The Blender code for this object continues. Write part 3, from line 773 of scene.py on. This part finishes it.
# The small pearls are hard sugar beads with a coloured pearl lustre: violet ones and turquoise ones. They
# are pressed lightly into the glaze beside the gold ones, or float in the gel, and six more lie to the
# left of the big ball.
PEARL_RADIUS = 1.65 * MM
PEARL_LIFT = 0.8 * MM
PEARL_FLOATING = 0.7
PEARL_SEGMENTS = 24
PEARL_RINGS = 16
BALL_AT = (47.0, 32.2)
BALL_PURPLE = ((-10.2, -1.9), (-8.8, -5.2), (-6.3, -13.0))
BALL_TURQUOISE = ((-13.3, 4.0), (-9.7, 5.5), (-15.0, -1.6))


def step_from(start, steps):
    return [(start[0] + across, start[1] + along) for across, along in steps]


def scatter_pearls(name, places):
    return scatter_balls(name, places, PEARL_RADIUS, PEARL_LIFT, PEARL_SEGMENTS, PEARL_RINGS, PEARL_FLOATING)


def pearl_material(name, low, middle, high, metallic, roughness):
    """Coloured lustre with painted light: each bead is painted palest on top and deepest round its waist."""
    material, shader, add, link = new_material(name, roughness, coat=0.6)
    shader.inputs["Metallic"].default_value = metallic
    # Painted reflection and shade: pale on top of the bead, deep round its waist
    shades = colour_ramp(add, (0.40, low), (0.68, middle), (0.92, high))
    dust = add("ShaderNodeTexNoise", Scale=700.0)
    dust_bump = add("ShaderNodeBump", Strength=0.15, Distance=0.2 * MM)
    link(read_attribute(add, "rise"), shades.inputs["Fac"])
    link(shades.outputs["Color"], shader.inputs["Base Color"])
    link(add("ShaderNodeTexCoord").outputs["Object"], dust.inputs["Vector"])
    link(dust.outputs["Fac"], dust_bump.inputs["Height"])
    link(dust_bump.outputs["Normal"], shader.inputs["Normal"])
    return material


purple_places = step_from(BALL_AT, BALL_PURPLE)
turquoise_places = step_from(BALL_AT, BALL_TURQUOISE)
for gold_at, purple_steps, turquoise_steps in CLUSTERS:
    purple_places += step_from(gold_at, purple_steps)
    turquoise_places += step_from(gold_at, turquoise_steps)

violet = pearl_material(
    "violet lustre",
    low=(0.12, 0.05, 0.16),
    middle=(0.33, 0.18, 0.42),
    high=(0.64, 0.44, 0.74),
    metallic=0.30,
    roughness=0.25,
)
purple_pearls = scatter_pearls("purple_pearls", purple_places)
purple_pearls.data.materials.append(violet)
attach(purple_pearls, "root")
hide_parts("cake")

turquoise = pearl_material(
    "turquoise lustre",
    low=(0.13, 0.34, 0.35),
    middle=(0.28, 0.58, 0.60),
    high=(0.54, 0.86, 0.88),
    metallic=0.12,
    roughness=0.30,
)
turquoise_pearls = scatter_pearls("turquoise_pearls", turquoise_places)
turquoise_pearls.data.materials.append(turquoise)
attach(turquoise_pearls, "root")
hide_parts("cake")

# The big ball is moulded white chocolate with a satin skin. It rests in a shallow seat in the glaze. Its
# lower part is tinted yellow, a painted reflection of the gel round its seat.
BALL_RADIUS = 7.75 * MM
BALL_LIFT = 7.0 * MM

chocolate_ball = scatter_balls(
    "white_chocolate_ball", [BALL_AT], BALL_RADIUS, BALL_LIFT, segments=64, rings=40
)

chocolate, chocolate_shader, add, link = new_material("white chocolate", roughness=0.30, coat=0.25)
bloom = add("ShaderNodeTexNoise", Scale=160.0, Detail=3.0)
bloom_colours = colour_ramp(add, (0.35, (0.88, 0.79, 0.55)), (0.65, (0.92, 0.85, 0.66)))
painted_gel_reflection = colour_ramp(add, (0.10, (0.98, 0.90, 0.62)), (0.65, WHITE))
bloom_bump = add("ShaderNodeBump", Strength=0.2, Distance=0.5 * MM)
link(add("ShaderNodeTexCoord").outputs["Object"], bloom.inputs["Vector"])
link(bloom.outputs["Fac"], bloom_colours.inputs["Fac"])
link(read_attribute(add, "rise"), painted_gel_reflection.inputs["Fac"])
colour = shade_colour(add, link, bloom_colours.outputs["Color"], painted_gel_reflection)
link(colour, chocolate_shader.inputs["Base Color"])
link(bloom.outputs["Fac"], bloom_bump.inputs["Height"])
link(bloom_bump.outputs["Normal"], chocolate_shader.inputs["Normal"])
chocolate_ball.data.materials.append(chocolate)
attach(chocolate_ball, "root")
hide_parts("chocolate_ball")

* [Goal of the exercise]
Each line of the listing above should be output exactly.

* [Task result]
The Blender code for this object continues. Write part 3, from line 773 of scene.py on. This part finishes it.
# The small pearls are hard sugar beads with a coloured pearl lustre: violet ones and turquoise ones. They
# are pressed lightly into the glaze beside the gold ones, or float in the gel, and six more lie to the
# left of the big ball.
PEARL_RADIUS = 1.65 * MM
PEARL_LIFT = 0.8 * MM
PEARL_FLOATING = 0.7
PEARL_SEGMENTS = 24
PEARL_RINGS = 16
BALL_AT = (47.0, 32.2)
BALL_PURPLE = ((-10.2, -1.9), (-8.8, -5.2), (-6.3, -13.0))
BALL_TURQUOISE = ((-13.3, 4.0), (-9.7, 5.5), (-15.0, -1.6))


def step_from(start, steps):
    return [(start[0] + across, start[1] + along) for across, along in steps]


def scatter_pearls(name, places):
    return scatter_balls(name, places, PEARL_RADIUS, PEARL_LIFT, PEARL_SEGMENTS, PEARL_RINGS, PEARL_FLOATING)


def pearl_material(name, low, middle, high, metallic, roughness):
    """Coloured lustre with painted light: each bead is painted palest on top and deepest round its waist."""
    material, shader, add, link = new_material(name, roughness, coat=0.6)
    shader.inputs["Metallic"].default_value = metallic
    # Painted reflection and shade: pale on top of the bead, deep round its waist
    shades = colour_ramp(add, (0.40, low), (0.68, middle), (0.92, high))
    dust = add("ShaderNodeTexNoise", Scale=700.0)
    dust_bump = add("ShaderNodeBump", Strength=0.15, Distance=0.2 * MM)
    link(read_attribute(add, "rise"), shades.inputs["Fac"])
    link(shades.outputs["Color"], shader.inputs["Base Color"])
    link(add("ShaderNodeTexCoord").outputs["Object"], dust.inputs["Vector"])
    link(dust.outputs["Fac"], dust_bump.inputs["Height"])
    link(dust_bump.outputs["Normal"], shader.inputs["Normal"])
    return material


purple_places = step_from(BALL_AT, BALL_PURPLE)
turquoise_places = step_from(BALL_AT, BALL_TURQUOISE)
for gold_at, purple_steps, turquoise_steps in CLUSTERS:
    purple_places += step_from(gold_at, purple_steps)
    turquoise_places += step_from(gold_at, turquoise_steps)

violet = pearl_material(
    "violet lustre",
    low=(0.12, 0.05, 0.16),
    middle=(0.33, 0.18, 0.42),
    high=(0.64, 0.44, 0.74),
    metallic=0.30,
    roughness=0.25,
)
purple_pearls = scatter_pearls("purple_pearls", purple_places)
purple_pearls.data.materials.append(violet)
attach(purple_pearls, "root")
hide_parts("cake")

turquoise = pearl_material(
    "turquoise lustre",
    low=(0.13, 0.34, 0.35),
    middle=(0.28, 0.58, 0.60),
    high=(0.54, 0.86, 0.88),
    metallic=0.12,
    roughness=0.30,
)
turquoise_pearls = scatter_pearls("turquoise_pearls", turquoise_places)
turquoise_pearls.data.materials.append(turquoise)
attach(turquoise_pearls, "root")
hide_parts("cake")

# The big ball is moulded white chocolate with a satin skin. It rests in a shallow seat in the glaze. Its
# lower part is tinted yellow, a painted reflection of the gel round its seat.
BALL_RADIUS = 7.75 * MM
BALL_LIFT = 7.0 * MM

chocolate_ball = scatter_balls(
    "white_chocolate_ball", [BALL_AT], BALL_RADIUS, BALL_LIFT, segments=64, rings=40
)

chocolate, chocolate_shader, add, link = new_material("white chocolate", roughness=0.30, coat=0.25)
bloom = add("ShaderNodeTexNoise", Scale=160.0, Detail=3.0)
bloom_colours = colour_ramp(add, (0.35, (0.88, 0.79, 0.55)), (0.65, (0.92, 0.85, 0.66)))
painted_gel_reflection = colour_ramp(add, (0.10, (0.98, 0.90, 0.62)), (0.65, WHITE))
bloom_bump = add("ShaderNodeBump", Strength=0.2, Distance=0.5 * MM)
link(add("ShaderNodeTexCoord").outputs["Object"], bloom.inputs["Vector"])
link(bloom.outputs["Fac"], bloom_colours.inputs["Fac"])
link(read_attribute(add, "rise"), painted_gel_reflection.inputs["Fac"])
colour = shade_colour(add, link, bloom_colours.outputs["Color"], painted_gel_reflection)
link(colour, chocolate_shader.inputs["Base Color"])
link(bloom.outputs["Fac"], bloom_bump.inputs["Height"])
link(bloom_bump.outputs["Normal"], chocolate_shader.inputs["Normal"])
chocolate_ball.data.materials.append(chocolate)
attach(chocolate_ball, "root")
hide_parts("chocolate_ball")